Gfortran is woooonderful. It allows complete programming idiots to write functional code, since the libraries all do wonderful input error checking. Want to extract a substring from the 1 to -1 character location? gfortran will let you do it. Quite happily. Not a whimper.
PGI pgif90 will not. PGI writes compilers that are intended to do things fast. Input error checking takes time. If you want the 1 to -1 substring, your program crashes. PGI assumes you know not to do something that stupid, and it forces you to write code that doesn't take shortcuts.
So, if you get a program from someone else that runs perfectly for them, and you want to use it for serious work and get it done in a reasonable amount of time so you compile it with pgif90, you may find it crashes for no obvious reason. And then you have to debug seriously stupidly written code wondering how it could ever have worked correctly, until you find that it really shouldn't have worked at all. They want to extract every character in an input line up to the '=', and they never check to see if there wasn't an '=' to start with. 'index' returns zero, and they happily try to extract from 1 to index-1. Memcpy loves that.
The other issue is what is an intrinsic function and what isn't. I've been bitten by THAT one, too.
And someone I work with was wondering why code that used to run fine after being compiled with a certain compiler was now segment faulting when compiled with the same compiler, same data. Switching to the Intel compiler fixed it.

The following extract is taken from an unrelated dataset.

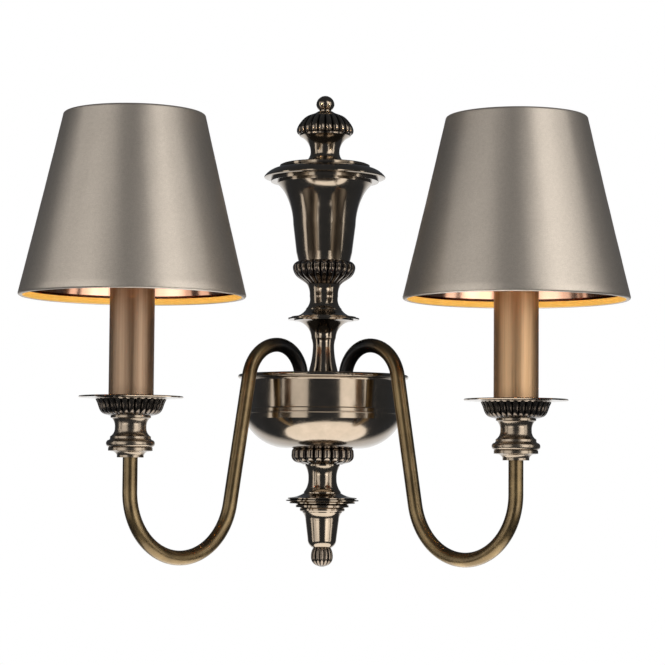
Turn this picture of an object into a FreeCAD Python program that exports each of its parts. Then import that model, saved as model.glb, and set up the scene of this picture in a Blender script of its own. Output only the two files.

Sigh. But yes, FORTRAN is a de-facto standard language for modeling earth sciences, even if nobody can write it properly.
Perl Data Language
The power of Perl + the speed of C
You know C. C is simple, as fast as any alternative, it's straightforward to optimize (aside from pointer abuse), and you always know what the compiler/runtime is doing. And threading libraries like pthreads or CUDA are best served via C/C++. Why use anything else?
Another thought: scientific libraries. If you need external services/algorithms then your chosen language should support the libraries you need. C/C++ are well served by many fast machine learning libs such as FANN, LIBSVM, OpenCV, not to mention CBLAS, LinPACK, etc.